CaMU: Disentangling Causal Effects in Deep Model Unlearning
Shaofei Shen, Chenhao Zhang, Alina Bialkowski, Weitong Chen, Miao Xu
TL;DR
This paper addresses the challenge of deep model unlearning, where removing forgetting data can inadvertently degrade performance on remaining data due to intertwined information. It introduces CaMU, a causal framework that constructs data-, representation-, and output-level causal graphs to disentangle forgetting and remaining data. CaMU uses counterfactual data to erase the causal influence of forgetting samples while preserving the remaining-data causal effects, optimized via KL-divergence and cross-entropy losses on a joint dataset. Comprehensive experiments across MNIST and CIFAR datasets show CaMU improves remaining-data performance, minimizes forgetting leakage, and offers stable relearning behavior, with ablations confirming the efficacy of the proposed causal components. Overall, CaMU represents a first step toward causality-informed unlearning, enabling more reliable and privacy-preserving deep-model updates with broad practical implications.
Abstract
Machine unlearning requires removing the information of forgetting data while keeping the necessary information of remaining data. Despite recent advancements in this area, existing methodologies mainly focus on the effect of removing forgetting data without considering the negative impact this can have on the information of the remaining data, resulting in significant performance degradation after data removal.

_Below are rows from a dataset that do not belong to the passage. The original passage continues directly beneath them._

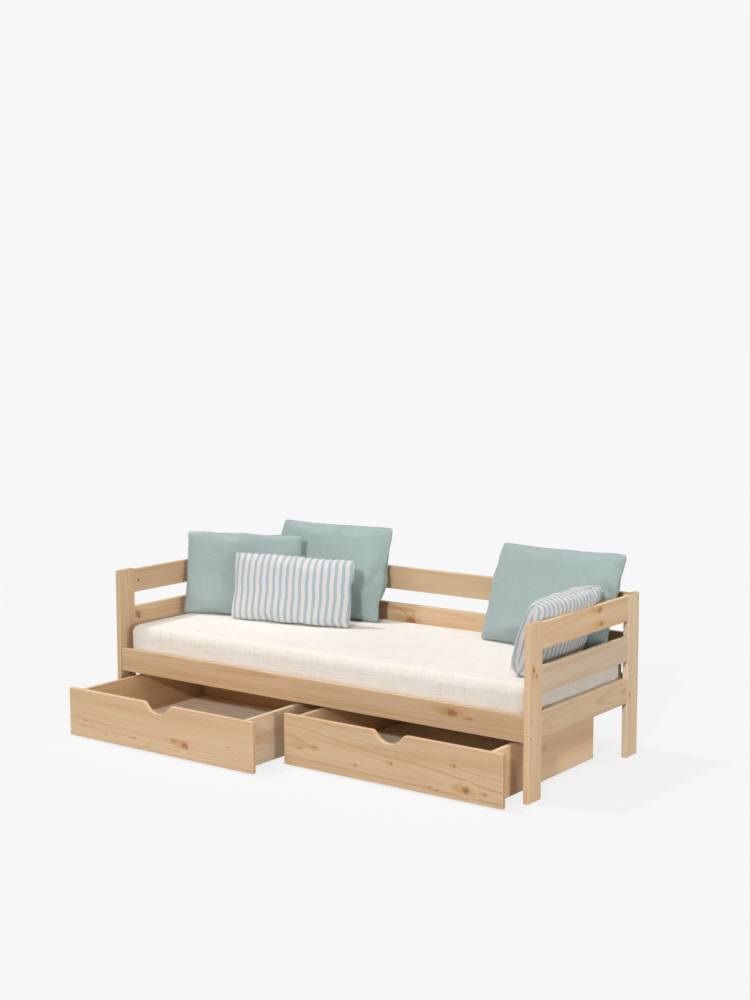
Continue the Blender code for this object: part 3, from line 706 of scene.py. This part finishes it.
def cloth_lengths(points, flat, index, counts):
    """Each place with the cloth laid out: across on the front, across on the back, and up.

    Across is measured along the filled surface from the middle of each row.
    """
    nx, ny = counts
    laid_out = np.column_stack([flat[:, 0], flat])
    for column, side in ((0, 1), (1, -1)):
        for j in range(ny + 1):
            row = [index[side, i, j] for i in range(nx + 1)]
            steps = np.linalg.norm(np.diff(points[row], axis=0), axis=1)
            along = np.concatenate(([0.0], steps.cumsum()))
            laid_out[row, column] = along - along[nx // 2]
    return laid_out


def press(points, limits):
    """Flatten a cushion where it rests: (axis, sign, level, top of what it rests on)."""
    for axis, sign, level, height in limits:
        touching = points[:, 2] < height
        past = touching & (sign * (points[:, axis] - level) > 0)
        points[past, axis] = level
    return points


# A direction that runs along no face, how far a line goes on past a crossing, and the room left
# between two cushions
PROBE = Vector((0.31, -0.90, 0.29)).normalized()
PROBE_STEP = 1e-5
CUSHION_GAP = 0.0015


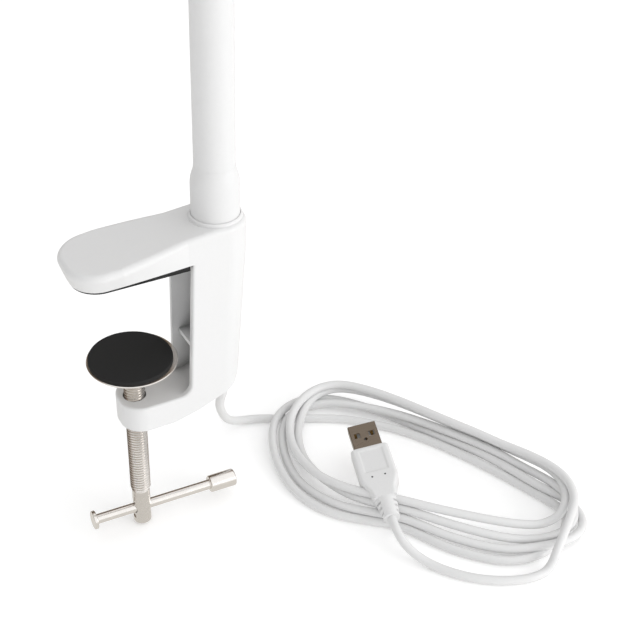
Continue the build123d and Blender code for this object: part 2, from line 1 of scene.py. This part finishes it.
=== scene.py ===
import bpy
import bmesh
import json
from math import ceil, cos, floor, hypot, pi, radians, sin, sqrt, tau
from mathutils import Matrix, Vector


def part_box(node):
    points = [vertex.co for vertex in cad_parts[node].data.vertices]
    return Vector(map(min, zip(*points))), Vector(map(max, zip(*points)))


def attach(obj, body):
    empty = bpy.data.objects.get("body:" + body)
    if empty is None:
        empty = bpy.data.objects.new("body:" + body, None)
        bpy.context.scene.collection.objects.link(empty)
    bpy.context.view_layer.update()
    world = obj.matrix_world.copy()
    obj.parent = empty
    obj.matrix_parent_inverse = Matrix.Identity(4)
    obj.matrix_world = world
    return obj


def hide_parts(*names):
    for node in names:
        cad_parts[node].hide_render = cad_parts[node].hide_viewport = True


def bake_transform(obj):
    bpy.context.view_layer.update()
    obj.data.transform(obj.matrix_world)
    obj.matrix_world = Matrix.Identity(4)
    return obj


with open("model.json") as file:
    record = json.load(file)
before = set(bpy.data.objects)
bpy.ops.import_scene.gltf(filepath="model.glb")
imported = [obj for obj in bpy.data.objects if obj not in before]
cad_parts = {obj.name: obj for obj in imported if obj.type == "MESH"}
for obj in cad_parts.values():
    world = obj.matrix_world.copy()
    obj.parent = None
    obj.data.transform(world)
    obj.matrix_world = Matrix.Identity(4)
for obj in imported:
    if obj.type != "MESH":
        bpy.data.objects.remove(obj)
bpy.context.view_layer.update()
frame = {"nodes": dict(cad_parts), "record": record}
scene = bpy.context.scene
MM = 0.001

# ---- sizes and places, in millimetres as in the part -----------------------------------------
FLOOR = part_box("cable_coil")[0][2] / MM
NECK_X = 34.5
NECK_RADIUS = 7.35
NECK_INNER = 6.95
NECK_STRAIGHT = 95.0               # the neck's curve starts here, measured from the desk plane
NECK_CURVE_END = 271.0
NECK_BEND = 105.0                  # radius of its curve
NECK_END = 299.0
FIRST_HINGE = 55.0
HINGE_STEP = 40.0
HINGES = 6
SEAT = 12.1                        # where the boot stands in the clamp body
BOOT_RADIUS = 8.8
BOOT_TOP = 31.0
SHOULDER_START = 5.0               # the boot's shoulder starts this far below its top
SHOULDER_LENGTH = 7.6

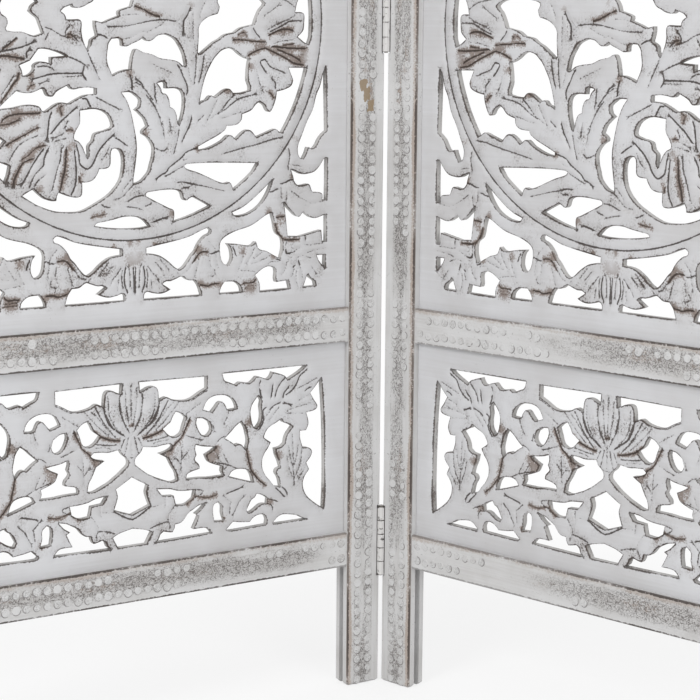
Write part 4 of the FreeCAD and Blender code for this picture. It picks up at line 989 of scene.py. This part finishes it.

Although some methods try to repair the performance of remaining data after removal, the forgotten information can also return after repair. Such an issue is due to the intricate intertwining of the forgetting and remaining data. Without adequately differentiating the influence of these two kinds of data on the model, existing algorithms take the risk of either inadequate removal of the forgetting data or unnecessary loss of valuable information from the remaining data. To address this shortcoming, the present study undertakes a causal analysis of the unlearning and introduces a novel framework termed Causal Machine Unlearning (CaMU). This framework adds intervention on the information of remaining data to disentangle the causal effects between forgetting data and remaining data. Then CaMU eliminates the causal impact associated with forgetting data while concurrently preserving the causal relevance of the remaining data. Comprehensive empirical results on various datasets and models suggest that CaMU enhances performance on the remaining data and effectively minimizes the influences of forgetting data. Notably, this work is the first to interpret deep model unlearning tasks from a new perspective of causality and provide a solution based on causal analysis, which opens up new possibilities for future research in deep model unlearning.